WHAT NEEDS TO BE DONE: Repeat the listing below in full, exactly as it stands.

--- Begin SOURCE EXCERPT ---

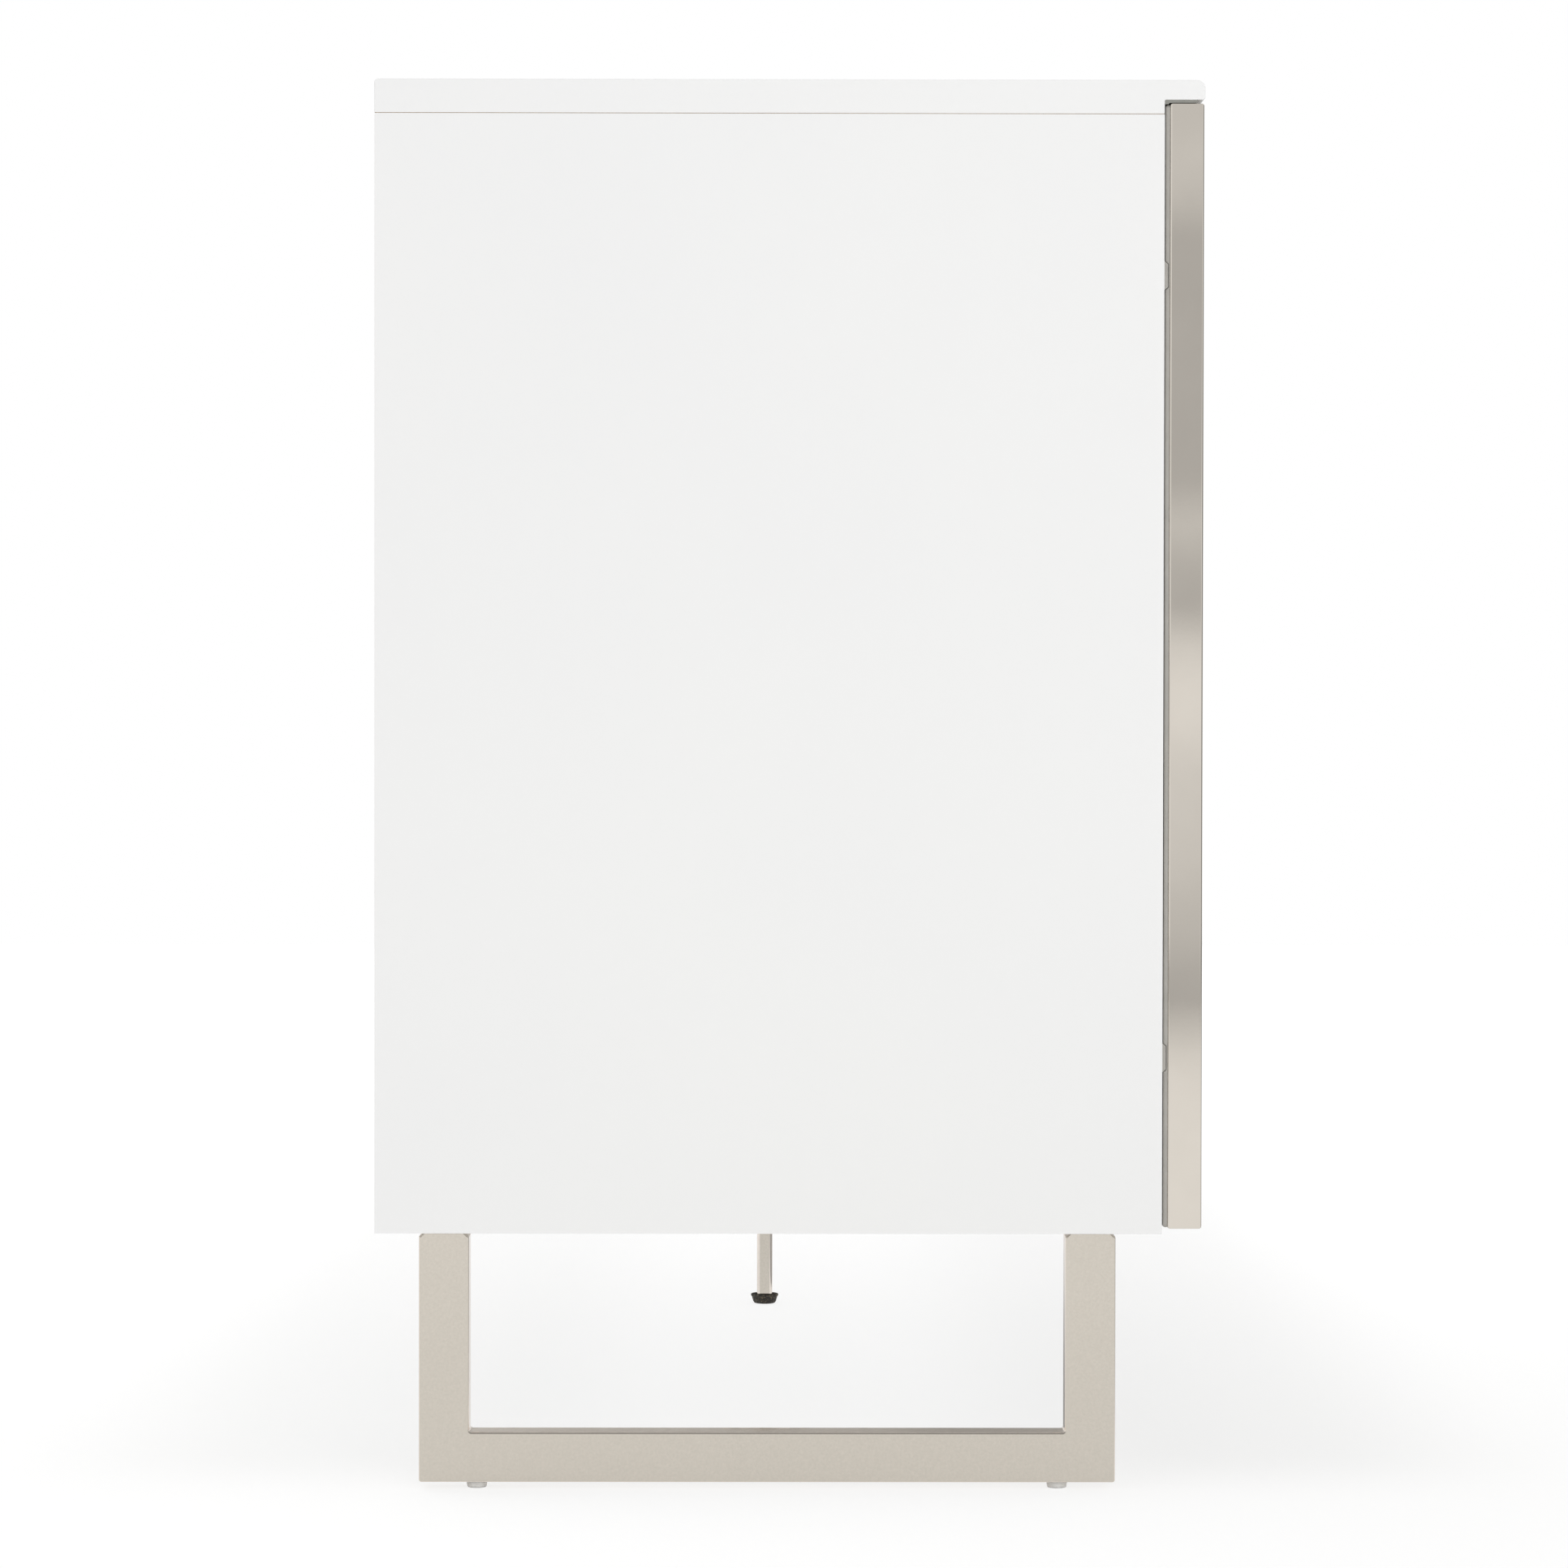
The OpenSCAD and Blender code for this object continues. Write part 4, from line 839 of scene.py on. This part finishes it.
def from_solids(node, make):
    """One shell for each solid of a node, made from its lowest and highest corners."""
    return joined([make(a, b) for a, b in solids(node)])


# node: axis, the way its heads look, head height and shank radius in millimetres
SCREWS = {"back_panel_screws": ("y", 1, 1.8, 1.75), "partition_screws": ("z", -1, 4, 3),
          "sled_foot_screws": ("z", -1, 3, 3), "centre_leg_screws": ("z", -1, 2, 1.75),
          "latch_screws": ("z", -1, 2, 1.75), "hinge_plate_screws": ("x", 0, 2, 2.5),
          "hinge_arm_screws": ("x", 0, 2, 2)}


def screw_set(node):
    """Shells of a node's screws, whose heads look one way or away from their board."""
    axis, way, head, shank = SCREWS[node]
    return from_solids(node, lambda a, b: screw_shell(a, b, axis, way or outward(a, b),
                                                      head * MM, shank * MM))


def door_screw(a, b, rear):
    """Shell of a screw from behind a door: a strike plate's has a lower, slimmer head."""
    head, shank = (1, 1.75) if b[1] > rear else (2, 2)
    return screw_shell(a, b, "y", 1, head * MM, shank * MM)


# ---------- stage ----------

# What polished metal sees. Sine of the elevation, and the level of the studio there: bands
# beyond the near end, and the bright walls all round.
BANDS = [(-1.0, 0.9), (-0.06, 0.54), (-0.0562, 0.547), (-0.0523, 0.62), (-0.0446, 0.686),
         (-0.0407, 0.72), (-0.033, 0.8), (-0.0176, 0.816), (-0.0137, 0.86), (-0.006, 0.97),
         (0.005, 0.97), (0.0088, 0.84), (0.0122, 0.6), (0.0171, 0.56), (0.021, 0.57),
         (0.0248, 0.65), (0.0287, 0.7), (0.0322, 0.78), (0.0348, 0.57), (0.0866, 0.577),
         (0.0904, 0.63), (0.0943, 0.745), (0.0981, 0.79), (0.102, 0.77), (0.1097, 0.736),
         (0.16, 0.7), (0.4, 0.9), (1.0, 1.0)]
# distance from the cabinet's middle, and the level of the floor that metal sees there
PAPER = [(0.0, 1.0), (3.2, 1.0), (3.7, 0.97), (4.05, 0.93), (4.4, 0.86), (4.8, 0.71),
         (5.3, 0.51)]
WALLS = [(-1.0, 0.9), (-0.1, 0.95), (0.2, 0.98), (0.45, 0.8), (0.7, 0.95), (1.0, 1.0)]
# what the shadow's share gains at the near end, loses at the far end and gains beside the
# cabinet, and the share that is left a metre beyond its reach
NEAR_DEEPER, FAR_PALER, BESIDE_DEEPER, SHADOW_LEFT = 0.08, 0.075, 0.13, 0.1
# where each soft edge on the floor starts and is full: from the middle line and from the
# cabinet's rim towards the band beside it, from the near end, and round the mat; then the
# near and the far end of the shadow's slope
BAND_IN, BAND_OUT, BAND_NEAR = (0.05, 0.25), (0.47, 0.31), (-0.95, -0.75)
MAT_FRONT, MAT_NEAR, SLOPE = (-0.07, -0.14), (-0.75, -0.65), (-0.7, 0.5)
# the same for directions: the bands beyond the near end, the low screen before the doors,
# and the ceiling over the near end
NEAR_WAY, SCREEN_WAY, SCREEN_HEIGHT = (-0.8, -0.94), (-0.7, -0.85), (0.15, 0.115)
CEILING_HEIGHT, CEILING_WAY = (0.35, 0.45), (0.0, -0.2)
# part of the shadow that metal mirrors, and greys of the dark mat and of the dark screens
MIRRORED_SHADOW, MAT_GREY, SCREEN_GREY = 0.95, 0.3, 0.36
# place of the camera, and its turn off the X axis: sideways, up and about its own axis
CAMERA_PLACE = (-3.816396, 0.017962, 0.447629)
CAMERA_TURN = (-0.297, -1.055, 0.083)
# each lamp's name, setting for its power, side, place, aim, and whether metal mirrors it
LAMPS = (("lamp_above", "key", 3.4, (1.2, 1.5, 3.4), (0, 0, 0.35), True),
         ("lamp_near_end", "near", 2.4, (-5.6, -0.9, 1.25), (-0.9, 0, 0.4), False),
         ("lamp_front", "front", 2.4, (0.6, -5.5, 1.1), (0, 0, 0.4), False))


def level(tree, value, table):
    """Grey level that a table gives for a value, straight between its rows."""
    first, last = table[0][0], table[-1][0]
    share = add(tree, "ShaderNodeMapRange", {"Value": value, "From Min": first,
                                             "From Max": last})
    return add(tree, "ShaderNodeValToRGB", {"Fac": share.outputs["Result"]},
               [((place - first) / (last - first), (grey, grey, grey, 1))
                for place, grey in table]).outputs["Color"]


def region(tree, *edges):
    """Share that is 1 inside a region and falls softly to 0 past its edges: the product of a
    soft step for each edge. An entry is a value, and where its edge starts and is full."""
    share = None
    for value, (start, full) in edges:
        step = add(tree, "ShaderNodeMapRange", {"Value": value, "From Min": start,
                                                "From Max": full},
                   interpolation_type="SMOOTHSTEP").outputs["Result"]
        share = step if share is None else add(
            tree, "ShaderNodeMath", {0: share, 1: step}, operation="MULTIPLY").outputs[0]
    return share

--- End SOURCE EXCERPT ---

OUTPUT FOR THIS EXERCISE:
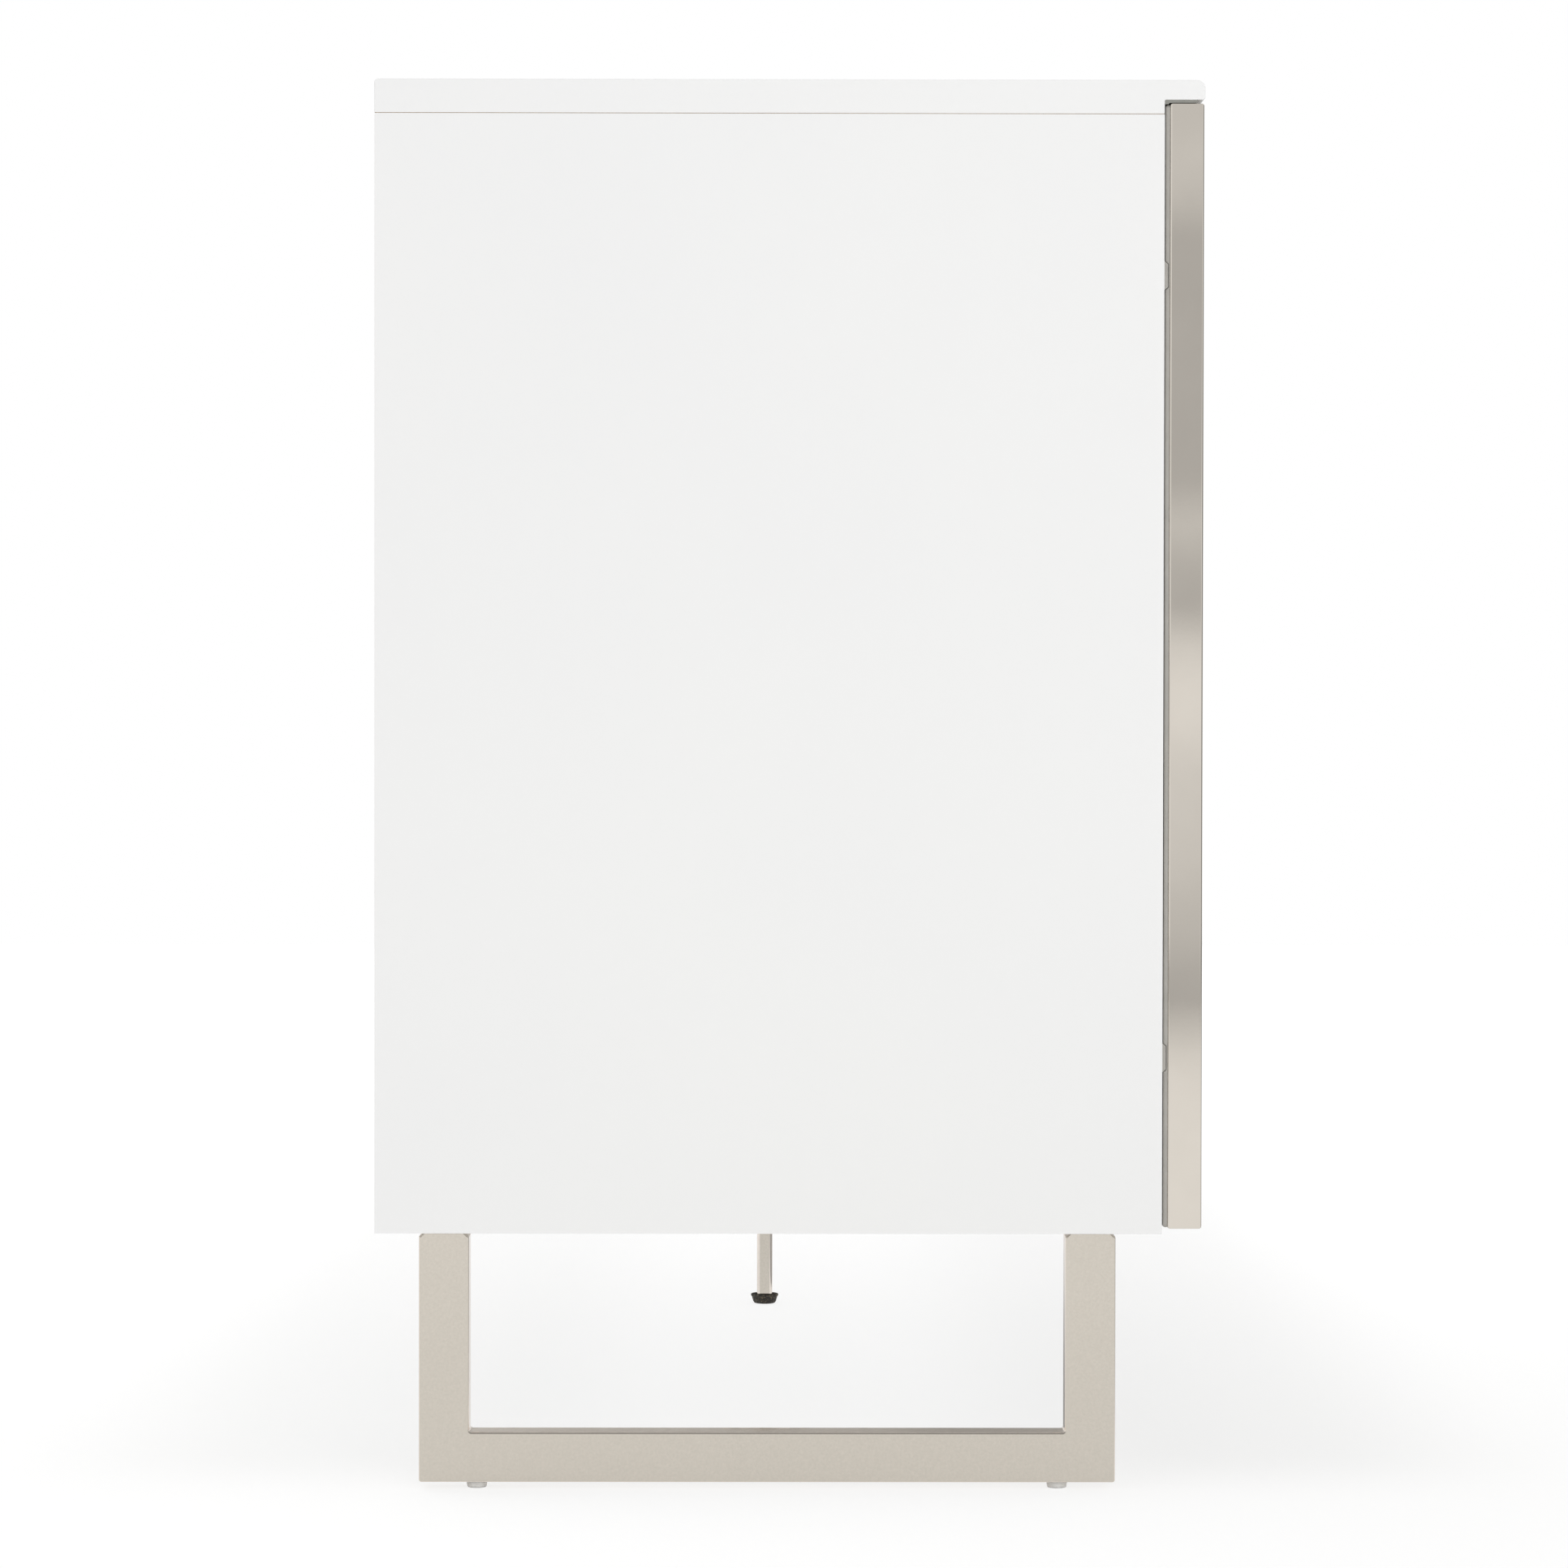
The OpenSCAD and Blender code for this object continues. Write part 4, from line 839 of scene.py on. This part finishes it.
def from_solids(node, make):
    """One shell for each solid of a node, made from its lowest and highest corners."""
    return joined([make(a, b) for a, b in solids(node)])


# node: axis, the way its heads look, head height and shank radius in millimetres
SCREWS = {"back_panel_screws": ("y", 1, 1.8, 1.75), "partition_screws": ("z", -1, 4, 3),
          "sled_foot_screws": ("z", -1, 3, 3), "centre_leg_screws": ("z", -1, 2, 1.75),
          "latch_screws": ("z", -1, 2, 1.75), "hinge_plate_screws": ("x", 0, 2, 2.5),
          "hinge_arm_screws": ("x", 0, 2, 2)}


def screw_set(node):
    """Shells of a node's screws, whose heads look one way or away from their board."""
    axis, way, head, shank = SCREWS[node]
    return from_solids(node, lambda a, b: screw_shell(a, b, axis, way or outward(a, b),
                                                      head * MM, shank * MM))


def door_screw(a, b, rear):
    """Shell of a screw from behind a door: a strike plate's has a lower, slimmer head."""
    head, shank = (1, 1.75) if b[1] > rear else (2, 2)
    return screw_shell(a, b, "y", 1, head * MM, shank * MM)


# ---------- stage ----------

# What polished metal sees. Sine of the elevation, and the level of the studio there: bands
# beyond the near end, and the bright walls all round.
BANDS = [(-1.0, 0.9), (-0.06, 0.54), (-0.0562, 0.547), (-0.0523, 0.62), (-0.0446, 0.686),
         (-0.0407, 0.72), (-0.033, 0.8), (-0.0176, 0.816), (-0.0137, 0.86), (-0.006, 0.97),
         (0.005, 0.97), (0.0088, 0.84), (0.0122, 0.6), (0.0171, 0.56), (0.021, 0.57),
         (0.0248, 0.65), (0.0287, 0.7), (0.0322, 0.78), (0.0348, 0.57), (0.0866, 0.577),
         (0.0904, 0.63), (0.0943, 0.745), (0.0981, 0.79), (0.102, 0.77), (0.1097, 0.736),
         (0.16, 0.7), (0.4, 0.9), (1.0, 1.0)]
# distance from the cabinet's middle, and the level of the floor that metal sees there
PAPER = [(0.0, 1.0), (3.2, 1.0), (3.7, 0.97), (4.05, 0.93), (4.4, 0.86), (4.8, 0.71),
         (5.3, 0.51)]
WALLS = [(-1.0, 0.9), (-0.1, 0.95), (0.2, 0.98), (0.45, 0.8), (0.7, 0.95), (1.0, 1.0)]
# what the shadow's share gains at the near end, loses at the far end and gains beside the
# cabinet, and the share that is left a metre beyond its reach
NEAR_DEEPER, FAR_PALER, BESIDE_DEEPER, SHADOW_LEFT = 0.08, 0.075, 0.13, 0.1
# where each soft edge on the floor starts and is full: from the middle line and from the
# cabinet's rim towards the band beside it, from the near end, and round the mat; then the
# near and the far end of the shadow's slope
BAND_IN, BAND_OUT, BAND_NEAR = (0.05, 0.25), (0.47, 0.31), (-0.95, -0.75)
MAT_FRONT, MAT_NEAR, SLOPE = (-0.07, -0.14), (-0.75, -0.65), (-0.7, 0.5)
# the same for directions: the bands beyond the near end, the low screen before the doors,
# and the ceiling over the near end
NEAR_WAY, SCREEN_WAY, SCREEN_HEIGHT = (-0.8, -0.94), (-0.7, -0.85), (0.15, 0.115)
CEILING_HEIGHT, CEILING_WAY = (0.35, 0.45), (0.0, -0.2)
# part of the shadow that metal mirrors, and greys of the dark mat and of the dark screens
MIRRORED_SHADOW, MAT_GREY, SCREEN_GREY = 0.95, 0.3, 0.36
# place of the camera, and its turn off the X axis: sideways, up and about its own axis
CAMERA_PLACE = (-3.816396, 0.017962, 0.447629)
CAMERA_TURN = (-0.297, -1.055, 0.083)
# each lamp's name, setting for its power, side, place, aim, and whether metal mirrors it
LAMPS = (("lamp_above", "key", 3.4, (1.2, 1.5, 3.4), (0, 0, 0.35), True),
         ("lamp_near_end", "near", 2.4, (-5.6, -0.9, 1.25), (-0.9, 0, 0.4), False),
         ("lamp_front", "front", 2.4, (0.6, -5.5, 1.1), (0, 0, 0.4), False))


def level(tree, value, table):
    """Grey level that a table gives for a value, straight between its rows."""
    first, last = table[0][0], table[-1][0]
    share = add(tree, "ShaderNodeMapRange", {"Value": value, "From Min": first,
                                             "From Max": last})
    return add(tree, "ShaderNodeValToRGB", {"Fac": share.outputs["Result"]},
               [((place - first) / (last - first), (grey, grey, grey, 1))
                for place, grey in table]).outputs["Color"]


def region(tree, *edges):
    """Share that is 1 inside a region and falls softly to 0 past its edges: the product of a
    soft step for each edge. An entry is a value, and where its edge starts and is full."""
    share = None
    for value, (start, full) in edges:
        step = add(tree, "ShaderNodeMapRange", {"Value": value, "From Min": start,
                                                "From Max": full},
                   interpolation_type="SMOOTHSTEP").outputs["Result"]
        share = step if share is None else add(
            tree, "ShaderNodeMath", {0: share, 1: step}, operation="MULTIPLY").outputs[0]
    return share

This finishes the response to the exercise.